Blurred Lines: The Difference Between Trading and Investing

Trading and investing are very different strategies, and it’s important to understand the principles of each. While both may be incorporated in an investor portfolio, they have separate objectives and distinct roles to play.

 The Characteristics of Trading

 The key thing to remember when differentiating between trading and investing is the goal of the action. When trading, the goal typically isn’t to hold a stock for years and benefit from appreciation. Rather traders seek out short-term gains and aim to take advantage of quick drops and spikes in prices.

 There are different styles of trading such as day trading, where positions are typically only held for a day at a time. Then there are also longer-term styles, such as swing or position traders, where they may hold investments for a few weeks to years. Trading requires just as much research and knowledge as investing – it’s just deployed somewhat differently.

 Traders are trying to understand and predict where a stock’s price will be at a given point. To do this, they often use technical analysis, such as price history, to look for trends in the market. Since prices are constantly changing, depending on the type of trader, they must act quickly to scoop up potential profits.

 How Is Investing Different?

 Investors tend to take a long-term approach to the market. Rather than trying to capitalize on very short-term opportunities, investors are buying stocks or funds whose fundamentals they have researched thoroughly. They create an asset allocation, and then select investments that may follow a ‘buy and hold’ strategy that will be appropriate for a place in a long-term asset allocation. Investing aims to create wealth over many years through the power of compound interest and long-term growth of the market.

 When taking a long-term approach, day-to-day fluctuations in the market don’t have as much of an impact as they do when trading. The reason is that depending on an investor’s time horizon, it may be years or even decades before the price of the investment appreciates to the top of the projected range. Not to say that investors don’t cut their losses, because that’s an important part of investing, too. 

 Deciding Which Strategy to Follow

 When deciding whether to trade or invest, it’s important to first know the goals for wanting to put money in the market. Is the goal to save for retirement or other long-term goals? To try and turn a quick profit? Knowing the end goal will help determine which approach is right.

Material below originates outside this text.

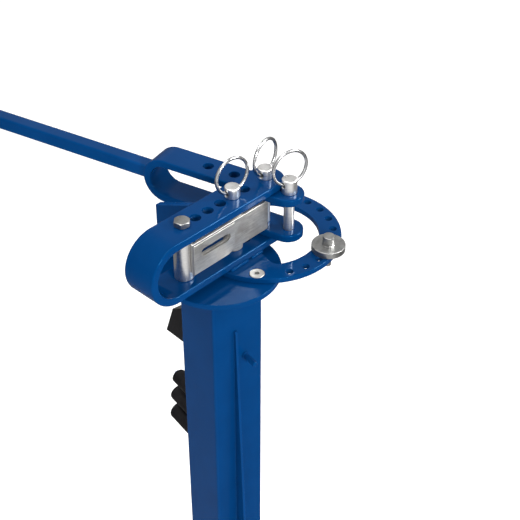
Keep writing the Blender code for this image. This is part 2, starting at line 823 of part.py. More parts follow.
def build():
    clear_scene()
    blue = (BLUE, 0.0, 0.22)
    steel = (STEEL, 1.0, 0.42)
    zinc = (ZINC, 1.0, 0.28)
    black = (BLACK, 0.0, 0.45)
    foot_plate(blue)
    post_tube(blue)
    post_rib("post_rib_front", -1, blue)
    post_rib("post_rib_rear", 1, blue)
    head_flange(blue)
    ring_plate(blue)
    for side, at in zip(("front", "rear"), SCREW_AT):
        ring_screw("ring_screw_" + side, at, zinc)
        ring_screw_nut("ring_screw_nut_" + side, at, zinc)
    fixed_fork(blue)
    rear_gusset(blue)
    anvil_bolt(zinc)
    anvil_nut(zinc)
    anvil_sleeve(zinc)
    jaw_slotted_plate(steel)
    jaw_back_plate(steel)
    jaw_bushing(steel)
    lever_fork(blue)
    lever_bar(blue)
    lever_end_plug((PLASTIC, 0.0, 0.5))
    tip_x, tip_y = turned(LEVER_ANGLE, (FORMING_PIN_X, 0.0))
    upper = (TOP, PIN_LENGTH, PIN_HEAD_H, PULL_HOLE_Z)
    tip = (Z_LEVER, FORMING_PIN_LENGTH, FORMING_HEAD_H, FORMING_HOLE_Z)
    spots = (
        ("anchor_pin", PIVOT_X - 60.0, 0.0, upper, -7.0),
        ("pivot_pin", PIVOT_X, 0.0, upper, 9.0),
        ("forming_pin", PIVOT_X + tip_x, tip_y, tip, -16.0),
    )
    for name, x, y, shape, angle in spots:
        seat, length, head, hole = shape
        pull_pin(name, x, y, seat, length, head, hole, angle, zinc)
        pull_ring(name + "_ring", x, y, seat + hole, angle, zinc)
    stop_pin(zinc)
    front_peg(blue)
    for size, z, radius, length in DIE_SPOTS:
        rear_peg("die_peg_" + size, PEG_X, z, length + 6.0, blue)
        round_die("round_die_" + size, z, radius, length, black)
    rear_peg("block_peg", PEG_X + 4.0, BLOCK_Z, 33.0, blue)
    wedge_block(black)


build()
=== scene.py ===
"""Detailed looks for the pedestal bender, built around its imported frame.

Lengths are in mm. They are scaled to metres when each piece is finished.
"""

import json
import math

import bmesh
import bpy
from mathutils import Matrix, Vector
from mathutils.geometry import delaunay_2d_cdt


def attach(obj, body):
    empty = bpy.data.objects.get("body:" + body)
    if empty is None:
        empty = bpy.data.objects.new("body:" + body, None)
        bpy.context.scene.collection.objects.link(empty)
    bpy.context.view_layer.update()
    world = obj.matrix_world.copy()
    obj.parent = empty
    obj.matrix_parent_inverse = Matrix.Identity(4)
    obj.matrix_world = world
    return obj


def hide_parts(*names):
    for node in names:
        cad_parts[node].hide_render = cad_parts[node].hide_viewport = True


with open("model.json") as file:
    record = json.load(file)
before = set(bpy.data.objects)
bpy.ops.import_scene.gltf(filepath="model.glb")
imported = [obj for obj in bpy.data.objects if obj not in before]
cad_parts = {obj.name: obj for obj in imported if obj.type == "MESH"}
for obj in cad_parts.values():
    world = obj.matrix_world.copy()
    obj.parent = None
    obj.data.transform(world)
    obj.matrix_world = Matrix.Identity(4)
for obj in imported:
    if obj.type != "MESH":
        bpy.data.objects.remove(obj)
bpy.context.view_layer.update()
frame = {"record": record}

MM = 0.001
GAP = 0.3                       # clearance left between pieces that touch
SHARP = 34.0                    # edges that turn by more than this many degrees stay hard
ROUND = 72                      # sides of a turned piece that is seen close up

# Both forks are flat bar bent into a U on its side. Their lengths run from the pivot pin's axis.
TOP = 1000.0                    # upper face of the fixed fork
PIVOT_X = 84.4
STRAP_T = 11.0
STRAP_EDGE = 2.2
BEND_STEPS = 56
PIN_HOLE_R = 7.3                # in both forks and in the jaw's bushing
FORK_H = 89.0
FORK_W = 50.0
FORK_L = 221.0
FORK_HOLES = (-124.5, -103.0, -81.5, -60.0, -38.5, 0.0)
ANCHOR_X = -60.0
BOLT_X = -146.5
LEVER_W = 42.0
LEVER_L = 178.0
LEVER_TIP = 34.0
LEVER_HOLES = (-86.0, -46.0, 0.0, 35.8)
LEVER_ANGLE = -76.6
FORMING_PIN_X = 35.8

# Square lever bar.
BAR_HALF = 10.0
BAR_INNER = 7.5
BAR_Y = -2.0                    # the bar sits this far off the lever fork's middle line
BAR_END = 900.0

# Stop ring and head flange.
PLATE_T = 8.0
RING_TURN = -12.0
RING_CENTRE = (3.0, 2.0)        # from the pivot
RING_R = 101.85
RING_OPENING_R = 72.0
RING_CHORD = -31.0              # straight side of the opening
RING_HOLES_R = 91.0
RING_HOLE_R = 5.0
RING_STEP = 15.0                # degrees between holes
FLANGE_R = 80.0
SCREW_AT = ((14.6, -52.2), (14.6, 52.2))
SCREW_HOLE_R = 5.3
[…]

 It’s also important to take tax consequences into consideration. When taking a short-term trading approach, short-term capital gains come into play. Short-term capital gains are taxed as ordinary income while long-term capital gains are taxed at a much more favorable rate, currently capped at 20%.1

 It can be easy to get caught up in the buzz around the latest hot stocks. However, frothy markets come and go – and sometimes very quickly.

 The Bottom Line

 While there’s risk any time money is put into the market, it’s important to determine investment goals and purpose, as well as risk tolerance. There may be a place for a small amount of speculative investments or trading strategies in an investment portfolio – and a booming market is good time to try that out – but it’s important to be very careful that a short-term strategy won’t derail long-term goals. 

 

1. Ashford, Kate. What Is The Capital Gains Tax Rate? Forbes Advisor. February 12, 2021.

The information contained herein is intended to be used for educational purposes only and is not exhaustive.  Diversification and/or any strategy that may be discussed does not guarantee against investment losses but are intended to help manage risk and return.  If applicable, historical discussions and/or opinions are not predictive of future events.  The content is presented in good faith and has been drawn from sources believed to be reliable.  The content is not intended to be legal, tax or financial advice.  Please consult a legal, tax or financial professional for information specific to your individual situation.